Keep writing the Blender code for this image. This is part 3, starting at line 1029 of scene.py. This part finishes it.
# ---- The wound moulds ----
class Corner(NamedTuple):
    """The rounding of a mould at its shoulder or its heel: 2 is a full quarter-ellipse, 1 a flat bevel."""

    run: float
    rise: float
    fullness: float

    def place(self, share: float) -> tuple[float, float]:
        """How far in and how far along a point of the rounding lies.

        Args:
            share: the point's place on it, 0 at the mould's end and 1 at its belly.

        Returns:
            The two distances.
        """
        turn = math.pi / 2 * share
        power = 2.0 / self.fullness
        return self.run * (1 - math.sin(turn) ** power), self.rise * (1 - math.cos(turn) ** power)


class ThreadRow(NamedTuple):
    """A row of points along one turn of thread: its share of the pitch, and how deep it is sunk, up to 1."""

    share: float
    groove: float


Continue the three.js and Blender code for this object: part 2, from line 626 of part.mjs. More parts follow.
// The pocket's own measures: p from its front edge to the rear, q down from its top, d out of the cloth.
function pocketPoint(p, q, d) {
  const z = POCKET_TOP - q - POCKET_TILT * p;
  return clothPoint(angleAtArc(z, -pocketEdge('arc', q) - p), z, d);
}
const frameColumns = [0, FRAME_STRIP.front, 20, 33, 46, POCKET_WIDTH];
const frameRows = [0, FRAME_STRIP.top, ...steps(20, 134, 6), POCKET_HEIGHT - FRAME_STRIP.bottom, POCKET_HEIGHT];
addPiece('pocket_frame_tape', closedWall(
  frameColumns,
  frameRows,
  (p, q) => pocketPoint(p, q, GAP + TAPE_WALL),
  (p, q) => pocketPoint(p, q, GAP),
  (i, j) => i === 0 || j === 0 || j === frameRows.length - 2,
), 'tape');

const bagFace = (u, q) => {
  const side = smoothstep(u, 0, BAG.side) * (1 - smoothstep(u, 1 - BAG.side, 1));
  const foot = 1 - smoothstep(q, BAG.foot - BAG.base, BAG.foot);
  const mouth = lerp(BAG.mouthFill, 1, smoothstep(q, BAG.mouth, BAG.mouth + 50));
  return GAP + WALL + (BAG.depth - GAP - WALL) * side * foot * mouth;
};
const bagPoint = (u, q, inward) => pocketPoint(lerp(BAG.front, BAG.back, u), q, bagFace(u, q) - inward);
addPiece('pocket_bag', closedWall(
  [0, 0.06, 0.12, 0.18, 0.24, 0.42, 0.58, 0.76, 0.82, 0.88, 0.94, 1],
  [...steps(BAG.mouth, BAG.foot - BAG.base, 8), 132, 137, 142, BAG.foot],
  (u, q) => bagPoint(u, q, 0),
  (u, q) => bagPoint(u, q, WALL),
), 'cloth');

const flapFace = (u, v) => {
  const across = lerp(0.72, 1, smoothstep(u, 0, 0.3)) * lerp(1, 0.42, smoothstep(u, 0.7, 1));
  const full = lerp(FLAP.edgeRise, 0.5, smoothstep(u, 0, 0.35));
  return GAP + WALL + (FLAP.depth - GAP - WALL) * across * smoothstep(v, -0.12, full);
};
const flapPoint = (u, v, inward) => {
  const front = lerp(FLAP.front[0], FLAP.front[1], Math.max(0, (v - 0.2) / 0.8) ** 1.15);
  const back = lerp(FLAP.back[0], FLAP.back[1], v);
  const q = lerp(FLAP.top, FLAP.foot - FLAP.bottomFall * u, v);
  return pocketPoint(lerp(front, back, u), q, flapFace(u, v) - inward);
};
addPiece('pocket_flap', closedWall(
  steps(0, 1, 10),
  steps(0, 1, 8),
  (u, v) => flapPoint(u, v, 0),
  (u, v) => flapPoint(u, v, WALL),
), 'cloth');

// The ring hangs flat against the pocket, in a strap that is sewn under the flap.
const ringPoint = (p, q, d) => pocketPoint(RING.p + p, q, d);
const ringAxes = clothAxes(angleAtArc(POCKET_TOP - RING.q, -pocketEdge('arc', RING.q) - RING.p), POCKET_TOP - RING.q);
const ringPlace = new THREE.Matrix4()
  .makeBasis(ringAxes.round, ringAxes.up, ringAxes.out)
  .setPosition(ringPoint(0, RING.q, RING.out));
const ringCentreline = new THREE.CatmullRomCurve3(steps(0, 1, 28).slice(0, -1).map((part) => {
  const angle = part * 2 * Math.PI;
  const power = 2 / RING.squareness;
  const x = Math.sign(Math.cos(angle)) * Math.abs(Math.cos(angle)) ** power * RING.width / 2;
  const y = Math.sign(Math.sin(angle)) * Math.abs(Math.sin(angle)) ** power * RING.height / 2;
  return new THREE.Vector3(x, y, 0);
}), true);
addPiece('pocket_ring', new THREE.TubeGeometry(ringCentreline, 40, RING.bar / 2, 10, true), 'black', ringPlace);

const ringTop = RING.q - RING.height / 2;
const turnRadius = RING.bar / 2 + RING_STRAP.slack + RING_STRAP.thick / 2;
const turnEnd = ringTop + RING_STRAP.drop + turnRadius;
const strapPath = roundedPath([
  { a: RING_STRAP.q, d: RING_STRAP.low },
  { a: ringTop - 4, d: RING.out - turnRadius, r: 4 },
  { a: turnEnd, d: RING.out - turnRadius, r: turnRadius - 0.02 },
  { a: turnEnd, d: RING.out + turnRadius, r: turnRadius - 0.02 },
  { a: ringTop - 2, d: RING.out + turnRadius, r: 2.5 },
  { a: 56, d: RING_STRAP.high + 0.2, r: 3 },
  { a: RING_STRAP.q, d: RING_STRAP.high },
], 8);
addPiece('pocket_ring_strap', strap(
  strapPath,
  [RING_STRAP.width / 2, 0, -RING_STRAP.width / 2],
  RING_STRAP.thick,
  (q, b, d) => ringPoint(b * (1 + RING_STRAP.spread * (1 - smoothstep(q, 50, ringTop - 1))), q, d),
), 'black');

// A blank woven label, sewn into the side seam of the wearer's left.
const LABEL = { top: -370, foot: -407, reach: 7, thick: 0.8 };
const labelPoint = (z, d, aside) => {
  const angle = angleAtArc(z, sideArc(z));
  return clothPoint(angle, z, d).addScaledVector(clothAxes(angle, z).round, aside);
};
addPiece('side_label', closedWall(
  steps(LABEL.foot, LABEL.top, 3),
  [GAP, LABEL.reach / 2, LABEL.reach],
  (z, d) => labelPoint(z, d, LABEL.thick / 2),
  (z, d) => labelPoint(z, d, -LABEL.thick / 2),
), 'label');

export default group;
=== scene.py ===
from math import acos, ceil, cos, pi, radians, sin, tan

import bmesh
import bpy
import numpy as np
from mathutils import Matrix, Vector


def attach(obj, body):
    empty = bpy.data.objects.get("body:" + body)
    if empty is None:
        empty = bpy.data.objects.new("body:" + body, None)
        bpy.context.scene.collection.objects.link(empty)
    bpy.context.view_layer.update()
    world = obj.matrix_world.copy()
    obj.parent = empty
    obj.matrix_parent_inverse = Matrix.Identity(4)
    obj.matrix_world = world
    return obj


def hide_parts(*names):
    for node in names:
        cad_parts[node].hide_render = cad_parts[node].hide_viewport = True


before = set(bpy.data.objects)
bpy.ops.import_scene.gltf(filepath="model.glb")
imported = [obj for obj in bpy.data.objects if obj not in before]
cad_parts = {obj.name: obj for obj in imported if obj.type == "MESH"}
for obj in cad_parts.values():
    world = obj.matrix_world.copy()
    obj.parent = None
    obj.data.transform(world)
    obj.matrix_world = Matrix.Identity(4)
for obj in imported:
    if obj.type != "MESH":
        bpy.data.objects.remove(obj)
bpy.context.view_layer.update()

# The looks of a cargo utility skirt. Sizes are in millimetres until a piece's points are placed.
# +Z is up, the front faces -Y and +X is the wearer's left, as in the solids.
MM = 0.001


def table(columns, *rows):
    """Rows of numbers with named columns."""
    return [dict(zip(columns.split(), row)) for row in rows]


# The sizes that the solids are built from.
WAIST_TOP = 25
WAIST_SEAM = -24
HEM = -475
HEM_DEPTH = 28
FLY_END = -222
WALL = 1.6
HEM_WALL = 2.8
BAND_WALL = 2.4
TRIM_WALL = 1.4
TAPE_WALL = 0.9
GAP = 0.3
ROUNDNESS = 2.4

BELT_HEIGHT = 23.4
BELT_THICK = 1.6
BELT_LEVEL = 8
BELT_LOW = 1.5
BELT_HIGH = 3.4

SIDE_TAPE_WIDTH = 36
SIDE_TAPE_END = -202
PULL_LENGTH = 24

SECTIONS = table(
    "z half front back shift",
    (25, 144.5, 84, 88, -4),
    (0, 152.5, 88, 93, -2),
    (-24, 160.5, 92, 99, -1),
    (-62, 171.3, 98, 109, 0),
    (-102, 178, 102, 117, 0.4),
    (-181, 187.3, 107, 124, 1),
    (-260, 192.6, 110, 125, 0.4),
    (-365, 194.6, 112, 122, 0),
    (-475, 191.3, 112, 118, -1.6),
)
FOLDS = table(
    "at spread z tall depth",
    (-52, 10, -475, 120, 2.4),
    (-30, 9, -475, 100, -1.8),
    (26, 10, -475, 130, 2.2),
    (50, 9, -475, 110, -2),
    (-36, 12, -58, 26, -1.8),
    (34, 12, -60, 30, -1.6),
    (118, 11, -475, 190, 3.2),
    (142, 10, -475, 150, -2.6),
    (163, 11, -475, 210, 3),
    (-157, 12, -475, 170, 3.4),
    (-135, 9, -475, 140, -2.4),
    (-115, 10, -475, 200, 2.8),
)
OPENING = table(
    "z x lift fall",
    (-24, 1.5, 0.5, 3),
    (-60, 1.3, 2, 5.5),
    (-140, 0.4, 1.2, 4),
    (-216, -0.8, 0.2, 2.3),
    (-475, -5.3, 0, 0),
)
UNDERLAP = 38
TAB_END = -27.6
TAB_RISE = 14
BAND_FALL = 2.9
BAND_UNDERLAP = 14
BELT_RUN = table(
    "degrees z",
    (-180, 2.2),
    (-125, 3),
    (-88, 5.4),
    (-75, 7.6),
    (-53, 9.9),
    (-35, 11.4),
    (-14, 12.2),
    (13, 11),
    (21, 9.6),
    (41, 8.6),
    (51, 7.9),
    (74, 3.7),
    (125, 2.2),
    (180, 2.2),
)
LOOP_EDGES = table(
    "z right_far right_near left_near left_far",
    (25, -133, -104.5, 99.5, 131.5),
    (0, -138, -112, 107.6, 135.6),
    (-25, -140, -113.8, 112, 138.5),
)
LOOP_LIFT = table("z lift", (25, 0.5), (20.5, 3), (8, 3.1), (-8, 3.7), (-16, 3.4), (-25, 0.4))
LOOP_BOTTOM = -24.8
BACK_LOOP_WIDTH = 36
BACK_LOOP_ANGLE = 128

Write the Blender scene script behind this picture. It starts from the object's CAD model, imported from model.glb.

++++++++

## Exercise description
Starting at the first line of the data above, please restate word for word every line up to and including the one that holds "fullness: float", and add nothing else.

## Written response
Keep writing the Blender code for this image. This is part 3, starting at line 1029 of scene.py. This part finishes it.
# ---- The wound moulds ----
class Corner(NamedTuple):
    """The rounding of a mould at its shoulder or its heel: 2 is a full quarter-ellipse, 1 a flat bevel."""

    run: float
    rise: float
    fullness: float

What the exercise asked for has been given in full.